Digital Media’s underlying growth strategies are to continue to drive customer engagement, extend category leadership through innovation and product extension, accelerate individual customer and team productivity through digital documents, and expand from the company’s traditional base of creative professionals into new user bases including students, marketers, and ‘knowledge workers,’ as well as consumers.
In the Creative business, the company is increasing investment in new solutions that address the needs of the ‘communicator segment,’ boosting users’ ability to author materials from a web browser. We take ‘communicator segment’ to mean the burgeoning population of social media influencers on YouTube and other social media platforms. In Adobe Document, the company is ramping up the Adobe Sign business and increasing PDF functionality to capitalize on the new work-from-home paradigm. In its Digital Experience division, the company is increasing investment in artificial intelligence/machine learning and in next-generation applications on the Adobe Experience Platform. It is also accelerating the integration of its content and commerce offerings. As we have noted, the company is closing its low-margin/high-resource-use Advertising Cloud business. In addition, it will no longer invest in its advertising software solutions business.
Management also expects the Experience Cloud TAM to reach $74 billion in 2022 and $85 billion in 2023, implying 15% growth.
It believes that the integrated content and data platform under the company’s machine-learning platform, called Sensei, provides significant differentiation and a competitive advantage. The acquisitions of Marketo and Magento Commerce should also boost this segment’s reach.
The company’s adoption of a cloud SaaS model has enabled it to execute a faster product refresh cycle and rapidly introduce new and adjacent product offerings, raising the value of its products for existing customers.

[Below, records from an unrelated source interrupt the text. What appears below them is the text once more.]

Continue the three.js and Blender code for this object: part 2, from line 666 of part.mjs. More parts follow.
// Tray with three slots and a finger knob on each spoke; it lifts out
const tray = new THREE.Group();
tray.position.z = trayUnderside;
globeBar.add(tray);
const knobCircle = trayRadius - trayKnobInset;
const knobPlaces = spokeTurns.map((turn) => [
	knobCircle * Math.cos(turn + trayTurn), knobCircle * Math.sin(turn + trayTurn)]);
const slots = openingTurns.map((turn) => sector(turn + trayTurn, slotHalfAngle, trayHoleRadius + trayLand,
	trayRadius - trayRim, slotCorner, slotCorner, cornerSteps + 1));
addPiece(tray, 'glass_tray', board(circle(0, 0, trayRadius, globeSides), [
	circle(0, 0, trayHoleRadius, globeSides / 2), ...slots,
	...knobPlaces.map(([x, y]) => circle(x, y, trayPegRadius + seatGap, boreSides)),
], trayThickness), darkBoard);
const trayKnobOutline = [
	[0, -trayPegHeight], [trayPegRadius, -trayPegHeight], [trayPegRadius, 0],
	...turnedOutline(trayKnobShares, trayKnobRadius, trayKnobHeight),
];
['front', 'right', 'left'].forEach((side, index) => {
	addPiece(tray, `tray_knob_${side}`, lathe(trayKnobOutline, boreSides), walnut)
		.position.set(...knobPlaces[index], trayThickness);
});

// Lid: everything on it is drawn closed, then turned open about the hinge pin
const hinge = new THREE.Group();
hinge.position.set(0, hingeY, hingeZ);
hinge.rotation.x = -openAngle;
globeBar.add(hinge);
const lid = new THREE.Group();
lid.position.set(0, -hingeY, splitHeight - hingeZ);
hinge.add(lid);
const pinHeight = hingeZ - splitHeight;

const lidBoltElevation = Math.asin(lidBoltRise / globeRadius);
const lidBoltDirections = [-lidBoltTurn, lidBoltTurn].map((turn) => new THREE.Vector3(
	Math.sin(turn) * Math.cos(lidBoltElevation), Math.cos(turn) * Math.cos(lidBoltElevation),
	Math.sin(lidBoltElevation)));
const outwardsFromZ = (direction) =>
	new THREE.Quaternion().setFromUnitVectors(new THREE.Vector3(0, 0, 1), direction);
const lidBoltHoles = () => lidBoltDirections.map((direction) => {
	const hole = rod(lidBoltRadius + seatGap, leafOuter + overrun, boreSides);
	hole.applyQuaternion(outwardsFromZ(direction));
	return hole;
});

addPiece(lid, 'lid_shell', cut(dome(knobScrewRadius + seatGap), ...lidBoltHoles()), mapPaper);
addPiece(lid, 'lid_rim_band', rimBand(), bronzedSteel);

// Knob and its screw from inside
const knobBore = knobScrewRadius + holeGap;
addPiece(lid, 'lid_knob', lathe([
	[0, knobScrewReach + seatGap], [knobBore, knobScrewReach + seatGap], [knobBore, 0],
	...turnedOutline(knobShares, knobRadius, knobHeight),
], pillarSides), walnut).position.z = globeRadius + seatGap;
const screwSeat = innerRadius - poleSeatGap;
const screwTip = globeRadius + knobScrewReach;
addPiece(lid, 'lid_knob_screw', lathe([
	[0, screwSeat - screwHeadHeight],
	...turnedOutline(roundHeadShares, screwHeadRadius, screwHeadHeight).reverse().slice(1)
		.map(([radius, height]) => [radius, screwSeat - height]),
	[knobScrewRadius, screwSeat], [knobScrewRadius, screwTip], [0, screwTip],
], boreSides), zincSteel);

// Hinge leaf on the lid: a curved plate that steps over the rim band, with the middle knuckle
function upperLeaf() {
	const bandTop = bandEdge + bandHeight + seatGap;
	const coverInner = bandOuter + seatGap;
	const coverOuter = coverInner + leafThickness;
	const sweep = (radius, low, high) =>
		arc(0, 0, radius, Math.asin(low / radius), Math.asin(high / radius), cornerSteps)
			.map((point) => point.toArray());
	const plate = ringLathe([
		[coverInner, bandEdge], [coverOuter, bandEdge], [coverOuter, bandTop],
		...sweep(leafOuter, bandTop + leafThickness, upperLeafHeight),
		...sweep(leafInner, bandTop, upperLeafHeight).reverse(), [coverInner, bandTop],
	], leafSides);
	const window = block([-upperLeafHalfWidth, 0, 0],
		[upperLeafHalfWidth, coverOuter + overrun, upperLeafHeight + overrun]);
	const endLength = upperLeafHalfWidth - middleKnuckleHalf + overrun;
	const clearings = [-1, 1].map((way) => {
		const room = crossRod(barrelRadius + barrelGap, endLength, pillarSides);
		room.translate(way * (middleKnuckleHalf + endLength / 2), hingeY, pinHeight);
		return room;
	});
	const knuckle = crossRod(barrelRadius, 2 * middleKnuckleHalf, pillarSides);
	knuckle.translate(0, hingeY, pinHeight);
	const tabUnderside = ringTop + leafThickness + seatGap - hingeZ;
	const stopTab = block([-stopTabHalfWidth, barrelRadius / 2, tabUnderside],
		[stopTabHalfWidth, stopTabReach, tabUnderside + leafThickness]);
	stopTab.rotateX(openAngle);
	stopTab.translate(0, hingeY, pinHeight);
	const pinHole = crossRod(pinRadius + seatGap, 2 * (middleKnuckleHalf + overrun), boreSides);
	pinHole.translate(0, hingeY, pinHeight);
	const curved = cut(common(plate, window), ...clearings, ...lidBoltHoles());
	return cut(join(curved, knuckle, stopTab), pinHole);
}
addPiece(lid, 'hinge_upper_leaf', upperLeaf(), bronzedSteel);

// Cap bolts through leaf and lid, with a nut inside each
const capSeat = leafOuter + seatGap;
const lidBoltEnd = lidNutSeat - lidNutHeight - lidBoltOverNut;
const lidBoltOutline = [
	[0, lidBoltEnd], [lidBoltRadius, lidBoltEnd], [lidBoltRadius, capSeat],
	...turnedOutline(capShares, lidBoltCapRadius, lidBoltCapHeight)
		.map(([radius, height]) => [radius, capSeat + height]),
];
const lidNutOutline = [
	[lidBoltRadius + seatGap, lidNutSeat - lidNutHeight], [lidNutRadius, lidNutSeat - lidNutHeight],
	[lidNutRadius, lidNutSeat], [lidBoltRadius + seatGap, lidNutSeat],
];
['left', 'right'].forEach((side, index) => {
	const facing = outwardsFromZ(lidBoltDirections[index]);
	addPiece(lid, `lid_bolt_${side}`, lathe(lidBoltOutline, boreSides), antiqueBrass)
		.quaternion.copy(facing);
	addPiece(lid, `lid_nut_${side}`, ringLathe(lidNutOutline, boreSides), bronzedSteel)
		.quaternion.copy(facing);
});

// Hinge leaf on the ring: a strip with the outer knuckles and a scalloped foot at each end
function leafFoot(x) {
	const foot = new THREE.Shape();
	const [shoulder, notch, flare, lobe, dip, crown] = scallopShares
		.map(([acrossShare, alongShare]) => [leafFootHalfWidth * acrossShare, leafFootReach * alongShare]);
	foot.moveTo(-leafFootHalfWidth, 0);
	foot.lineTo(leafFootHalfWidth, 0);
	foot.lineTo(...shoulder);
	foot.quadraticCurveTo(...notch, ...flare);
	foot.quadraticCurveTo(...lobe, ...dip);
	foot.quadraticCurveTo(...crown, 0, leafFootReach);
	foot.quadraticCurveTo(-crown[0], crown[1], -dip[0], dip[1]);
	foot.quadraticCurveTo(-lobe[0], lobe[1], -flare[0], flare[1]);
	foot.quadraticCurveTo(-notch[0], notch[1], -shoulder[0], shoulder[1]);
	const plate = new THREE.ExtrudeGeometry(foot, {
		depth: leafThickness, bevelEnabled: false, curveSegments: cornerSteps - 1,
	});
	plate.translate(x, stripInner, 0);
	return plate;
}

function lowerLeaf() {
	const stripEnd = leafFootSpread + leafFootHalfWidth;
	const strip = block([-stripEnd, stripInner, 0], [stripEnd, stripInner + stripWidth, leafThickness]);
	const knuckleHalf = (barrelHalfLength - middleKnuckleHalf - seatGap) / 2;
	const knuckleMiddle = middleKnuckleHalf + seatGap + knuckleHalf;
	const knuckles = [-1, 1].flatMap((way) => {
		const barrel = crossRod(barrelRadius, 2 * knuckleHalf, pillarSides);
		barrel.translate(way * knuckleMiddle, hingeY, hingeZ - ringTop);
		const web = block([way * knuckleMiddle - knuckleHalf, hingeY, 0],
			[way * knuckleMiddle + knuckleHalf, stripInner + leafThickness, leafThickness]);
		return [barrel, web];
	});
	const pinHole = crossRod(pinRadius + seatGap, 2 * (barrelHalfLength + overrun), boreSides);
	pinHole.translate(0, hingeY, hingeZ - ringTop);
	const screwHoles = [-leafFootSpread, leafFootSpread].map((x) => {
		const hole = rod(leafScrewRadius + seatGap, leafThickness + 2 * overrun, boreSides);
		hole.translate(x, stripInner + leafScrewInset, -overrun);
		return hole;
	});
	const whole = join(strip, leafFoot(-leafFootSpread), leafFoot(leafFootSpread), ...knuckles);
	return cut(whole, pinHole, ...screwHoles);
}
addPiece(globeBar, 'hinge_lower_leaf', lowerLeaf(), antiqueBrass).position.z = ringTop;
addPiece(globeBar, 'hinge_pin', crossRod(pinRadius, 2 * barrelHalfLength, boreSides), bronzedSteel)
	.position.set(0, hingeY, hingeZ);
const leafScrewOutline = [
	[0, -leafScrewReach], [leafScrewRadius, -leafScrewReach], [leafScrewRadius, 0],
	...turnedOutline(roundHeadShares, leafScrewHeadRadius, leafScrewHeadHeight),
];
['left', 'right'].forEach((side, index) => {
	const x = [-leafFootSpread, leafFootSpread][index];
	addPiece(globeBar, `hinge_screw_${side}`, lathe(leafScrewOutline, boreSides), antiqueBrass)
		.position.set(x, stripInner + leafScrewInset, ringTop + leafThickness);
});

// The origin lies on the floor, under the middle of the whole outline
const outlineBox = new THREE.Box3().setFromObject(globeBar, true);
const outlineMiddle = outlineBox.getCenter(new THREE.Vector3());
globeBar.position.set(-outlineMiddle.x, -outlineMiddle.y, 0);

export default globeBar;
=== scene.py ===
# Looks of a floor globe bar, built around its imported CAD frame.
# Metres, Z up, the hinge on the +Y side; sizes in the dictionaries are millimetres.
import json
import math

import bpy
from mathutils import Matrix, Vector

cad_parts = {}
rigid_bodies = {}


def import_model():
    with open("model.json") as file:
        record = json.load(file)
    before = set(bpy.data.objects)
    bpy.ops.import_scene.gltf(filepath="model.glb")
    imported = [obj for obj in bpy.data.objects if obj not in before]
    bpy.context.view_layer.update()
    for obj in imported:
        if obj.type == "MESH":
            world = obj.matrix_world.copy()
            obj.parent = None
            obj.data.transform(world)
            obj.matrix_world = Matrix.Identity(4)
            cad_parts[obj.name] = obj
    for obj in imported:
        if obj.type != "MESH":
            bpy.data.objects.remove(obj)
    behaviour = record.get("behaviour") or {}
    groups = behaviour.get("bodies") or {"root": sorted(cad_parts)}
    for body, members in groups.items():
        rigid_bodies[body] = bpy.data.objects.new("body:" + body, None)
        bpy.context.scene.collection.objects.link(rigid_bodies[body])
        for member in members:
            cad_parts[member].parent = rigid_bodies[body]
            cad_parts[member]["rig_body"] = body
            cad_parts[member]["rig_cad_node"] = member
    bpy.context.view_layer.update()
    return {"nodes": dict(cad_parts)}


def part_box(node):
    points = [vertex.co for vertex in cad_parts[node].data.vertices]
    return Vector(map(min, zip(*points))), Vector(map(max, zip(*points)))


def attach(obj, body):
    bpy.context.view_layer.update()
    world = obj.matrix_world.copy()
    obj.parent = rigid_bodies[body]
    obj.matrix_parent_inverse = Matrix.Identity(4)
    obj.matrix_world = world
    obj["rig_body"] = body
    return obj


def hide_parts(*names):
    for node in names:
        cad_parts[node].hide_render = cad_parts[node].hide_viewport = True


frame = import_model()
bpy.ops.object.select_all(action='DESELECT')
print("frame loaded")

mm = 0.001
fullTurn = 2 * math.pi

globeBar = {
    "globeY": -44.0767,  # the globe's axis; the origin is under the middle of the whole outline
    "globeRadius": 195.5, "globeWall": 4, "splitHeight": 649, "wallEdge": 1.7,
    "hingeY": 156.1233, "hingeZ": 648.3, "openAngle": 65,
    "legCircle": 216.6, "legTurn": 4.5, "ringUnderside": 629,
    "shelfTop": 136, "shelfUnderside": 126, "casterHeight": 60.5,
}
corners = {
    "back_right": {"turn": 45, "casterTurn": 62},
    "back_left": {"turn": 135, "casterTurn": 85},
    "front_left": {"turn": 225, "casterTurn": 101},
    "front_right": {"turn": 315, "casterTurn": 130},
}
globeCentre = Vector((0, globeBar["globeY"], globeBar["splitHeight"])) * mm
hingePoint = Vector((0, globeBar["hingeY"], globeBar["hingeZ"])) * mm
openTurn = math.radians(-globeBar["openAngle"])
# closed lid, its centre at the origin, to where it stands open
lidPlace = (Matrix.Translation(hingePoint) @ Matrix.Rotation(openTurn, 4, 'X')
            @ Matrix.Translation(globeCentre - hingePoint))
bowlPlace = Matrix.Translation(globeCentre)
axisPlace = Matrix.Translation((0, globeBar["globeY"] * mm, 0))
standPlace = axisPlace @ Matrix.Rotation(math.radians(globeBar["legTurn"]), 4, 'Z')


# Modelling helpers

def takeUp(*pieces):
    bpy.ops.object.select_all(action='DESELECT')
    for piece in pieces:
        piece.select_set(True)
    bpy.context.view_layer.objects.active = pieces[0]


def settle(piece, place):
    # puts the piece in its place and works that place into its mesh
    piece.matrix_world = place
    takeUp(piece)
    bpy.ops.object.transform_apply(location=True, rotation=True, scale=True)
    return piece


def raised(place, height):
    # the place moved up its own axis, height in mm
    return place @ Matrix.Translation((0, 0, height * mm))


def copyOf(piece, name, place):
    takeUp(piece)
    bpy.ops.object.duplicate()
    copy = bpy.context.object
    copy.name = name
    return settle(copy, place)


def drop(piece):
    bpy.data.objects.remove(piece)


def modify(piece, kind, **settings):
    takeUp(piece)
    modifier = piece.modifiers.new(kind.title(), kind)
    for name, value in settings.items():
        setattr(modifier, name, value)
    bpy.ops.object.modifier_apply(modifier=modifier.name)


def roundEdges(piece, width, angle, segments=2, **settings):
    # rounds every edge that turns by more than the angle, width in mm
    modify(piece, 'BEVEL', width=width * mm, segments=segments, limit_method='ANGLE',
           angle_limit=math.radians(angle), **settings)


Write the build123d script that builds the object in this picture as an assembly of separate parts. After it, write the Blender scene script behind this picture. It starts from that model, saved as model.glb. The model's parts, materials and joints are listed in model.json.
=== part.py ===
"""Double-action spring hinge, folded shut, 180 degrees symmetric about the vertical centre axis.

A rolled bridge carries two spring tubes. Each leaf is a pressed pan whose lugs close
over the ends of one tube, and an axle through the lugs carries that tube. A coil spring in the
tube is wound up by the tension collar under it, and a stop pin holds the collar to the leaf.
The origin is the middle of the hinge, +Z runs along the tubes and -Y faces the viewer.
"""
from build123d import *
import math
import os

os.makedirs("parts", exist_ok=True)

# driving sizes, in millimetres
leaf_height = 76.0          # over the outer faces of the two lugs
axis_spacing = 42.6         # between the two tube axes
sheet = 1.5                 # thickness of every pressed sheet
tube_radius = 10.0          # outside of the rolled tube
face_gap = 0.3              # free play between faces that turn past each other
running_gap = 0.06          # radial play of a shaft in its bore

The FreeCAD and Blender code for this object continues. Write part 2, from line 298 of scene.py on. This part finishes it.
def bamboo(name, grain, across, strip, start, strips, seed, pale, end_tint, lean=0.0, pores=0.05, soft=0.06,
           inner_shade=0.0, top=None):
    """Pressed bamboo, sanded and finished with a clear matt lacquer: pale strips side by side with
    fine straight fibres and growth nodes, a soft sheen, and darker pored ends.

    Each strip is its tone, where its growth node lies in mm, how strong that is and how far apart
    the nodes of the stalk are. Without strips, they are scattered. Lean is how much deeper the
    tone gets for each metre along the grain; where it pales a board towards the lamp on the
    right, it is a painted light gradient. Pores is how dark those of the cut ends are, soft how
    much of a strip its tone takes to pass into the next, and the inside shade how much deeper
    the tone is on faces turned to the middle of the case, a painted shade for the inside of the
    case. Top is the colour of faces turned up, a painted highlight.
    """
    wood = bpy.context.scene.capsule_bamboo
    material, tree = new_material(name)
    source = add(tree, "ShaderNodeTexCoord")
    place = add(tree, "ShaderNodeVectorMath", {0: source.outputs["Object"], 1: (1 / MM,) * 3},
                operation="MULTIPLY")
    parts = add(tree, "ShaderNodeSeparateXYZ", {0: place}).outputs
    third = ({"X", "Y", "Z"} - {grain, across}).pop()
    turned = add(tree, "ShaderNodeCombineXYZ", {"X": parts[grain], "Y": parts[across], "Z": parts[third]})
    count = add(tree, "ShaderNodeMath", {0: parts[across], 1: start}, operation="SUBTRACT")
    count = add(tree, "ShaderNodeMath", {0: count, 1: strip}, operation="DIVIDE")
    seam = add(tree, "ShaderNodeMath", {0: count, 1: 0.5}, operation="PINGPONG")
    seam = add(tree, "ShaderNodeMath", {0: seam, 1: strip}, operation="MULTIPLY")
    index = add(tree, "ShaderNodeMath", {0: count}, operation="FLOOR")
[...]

Indeed, management touts its ‘innovation engine’ as a primary long-term revenue growth driver. It has also increased the company’s ability to attract and retain users through new offerings and enabled it to segment products to appeal to new classes of users.
The company is seeking to attract new customers by expanding its current market and by pursuing adjacent markets through product segmentation, as in the case of its Photoshop offering for photography enthusiasts. The company is also adding new services that add value to a customer subscription, such as Adobe Stock, introduced in 2015. These added services may justify price increases over time as subscribers perceive more value. In addition to its basic growth strategies, Adobe believes that its transition to the cloud-based subscription model supports international expansion, the diminution of piracy, and increased penetration of the education market.
Our financial strength ranking for ADBE is High. The credit agencies give Adobe ratings in the low A’s, comfortably within investment grade, and outlooks are stable. Adobe’s share repurchase program has resulted in a modestly declining share count over the last few years.
On December 14, BUY-rated ADBE closed at $486.42, up $10.51.